MUSIC

Song characteristics - drum hits.
There must be thousands of songs with cool drum hits.  You know, that one "bap"
of the snare drum, usually on the fourth beat.  Small Town by John Cougar Mellancamp
has it.  I like the drum turn around in Born to be Wild.
dit-dit splash dit-dit splash dit-dit splash   bap!  You know the part.
Another neat thing about that song - when it comes to ends of certain sections,
you can hear the Hammond B3's Leslie being switched from fast to slow.
The Leslie is the speaker the orgon comes out of - the top is a horn for the highs
and the bass is in the bottom of the cabinet - it twirls to get that unique sound.
Only two speeds - slow and fast.
Another bap is in White Room by Cream.  I love it when they do that slow
descent for the last time, and add on one more minor chord.  After the bap
Clapton comes in with that lick - bedit bwow, bedit bwow - spine chilling.

This July I finally got a really good drum machine - a Boss/Roland Dr. Rhythm DR-770.
I played in rock bands growing.  I consider, and so do many others the 1970's one of the most
fertile eras for good music.  Any kind.  The 1980's were fairly bland in comparison and the
1990's has gone into the toilet in ways.  Hopefully this new millennium will bring brighter stuff.
I still play, but hardly write.  I'd like to get back into it.  I have gotten some new equipment,
but really hardly touch it. Like a GR-30 (a guitar synthesizer)
I am looking for some kind of recorder but all these DitDat and micro chip and digital and
funny looking stuff and eight tracks can be recorded on one channel - it's just all so complicated.

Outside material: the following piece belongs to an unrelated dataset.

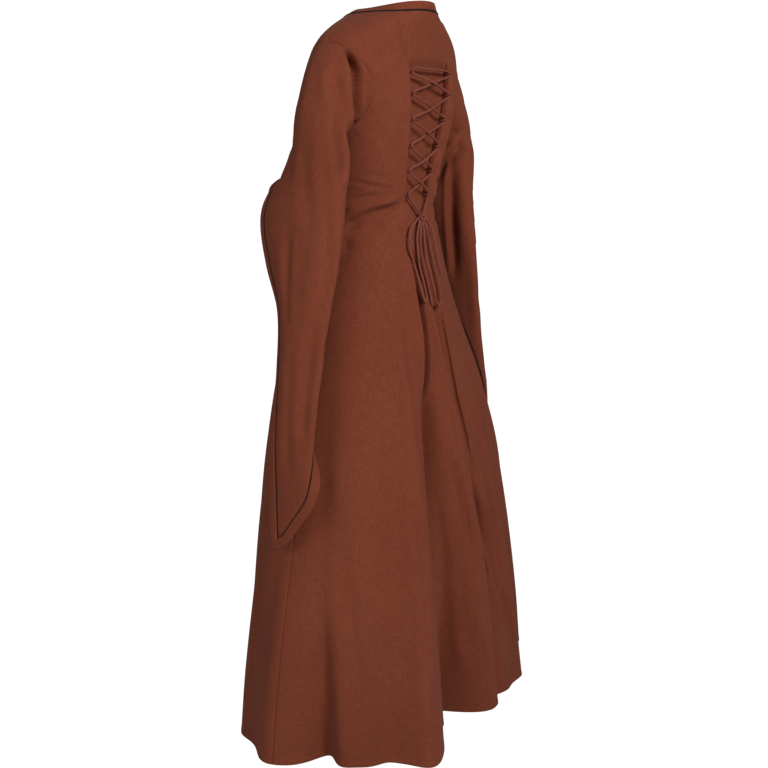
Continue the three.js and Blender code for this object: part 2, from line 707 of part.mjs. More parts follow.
function addBody() {
  const left = () => SIDE_SEAM_ANGLE;
  const right = () => -SIDE_SEAM_ANGLE;
  const rightRound = () => 360 - SIDE_SEAM_ANGLE;
  const laceLeft = (height) => lacingAngle('left', height);
  const laceRight = (height) => lacingAngle('right', height);
  const front = panel(left, rightRound, PANEL_COLUMNS.front);
  addPiece('front_panel', cutArmholes(front, ['left', 'right']), CLOTH_COLOUR, 0.9);
  const backLeft = panel(laceLeft, left, PANEL_COLUMNS.sideBack);
  addPiece('side_back_left', cutArmholes(backLeft, ['left']), CLOTH_COLOUR, 0.9);
  const backRight = panel(right, laceRight, PANEL_COLUMNS.sideBack);
  addPiece('side_back_right', cutArmholes(backRight, ['right']), CLOTH_COLOUR, 0.9);
  addPiece('centre_back', panel(laceRight, laceLeft, PANEL_COLUMNS.centreBack), CLOTH_COLOUR, 0.9);
  addPiece('neck_band', neckBand(), CLOTH_COLOUR, 0.9);
  addPiece('neck_piping', neckPiping(), PIPING_COLOUR, 0.7);
}

function addSleeves() {
  const { points, triangles, mouth } = sleeveSurface();
  const frames = edgeFrames(points, triangles, mouth);
  const bandStart = 2 * PIPING_GAP + 2 * PIPING_RADIUS;
  const sleeve = clothWall(points, triangles);
  const band = bandBeyond(frames, bandStart, bandStart + BAND_WIDTH);
  const piping = pipingBeyond(frames);
  addPiece('sleeve_left', sleeve, CLOTH_COLOUR, 0.9);
  addPiece('sleeve_right', mirroredSolid(sleeve), CLOTH_COLOUR, 0.9);
  addPiece('cuff_band_left', band, CLOTH_COLOUR, 0.9);
  addPiece('cuff_band_right', mirroredSolid(band), CLOTH_COLOUR, 0.9);
  addPiece('cuff_piping_left', piping, PIPING_COLOUR, 0.7);
  addPiece('cuff_piping_right', mirroredSolid(piping), PIPING_COLOUR, 0.7);
}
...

I even have a Cakewalk Guitar studio that I recorded one song on pretty successfully but haven't
gotten it to work for the past year.
Anything I've done lately I've done on my (bought used in 1985) TASCAM - TEAC Porta
Studio.  This one has VU meters (you know, the needle that bounces from the left to the right
to show the sound level and if it's going into the red) instead of the newer LED lights.
I have had a couple things I did played on WWDB.  Although, I made a "theme song" for
John Zeiglar, and two weeks later he was fired along with Rollye James and that's a
whole other story.   And my Scrapple song did not make the "Scrapple Rocks" CD.
Oh well...  Back to the Porta Studio - - You can do a lot with that little piece
of equipment and the four little tracks.  And I used it for over a year without
the manual back in 1985.  How I ever got it to work, I'll never know.
The number 4 input is the input for all the channels - and for 1 & 3 you must pan left and
for 2 & 4 you must pan right and all kinds of things there is no way you would know it without
reading the manual.  My brother (born in the 1960's, and equipment man for the band "Yumm"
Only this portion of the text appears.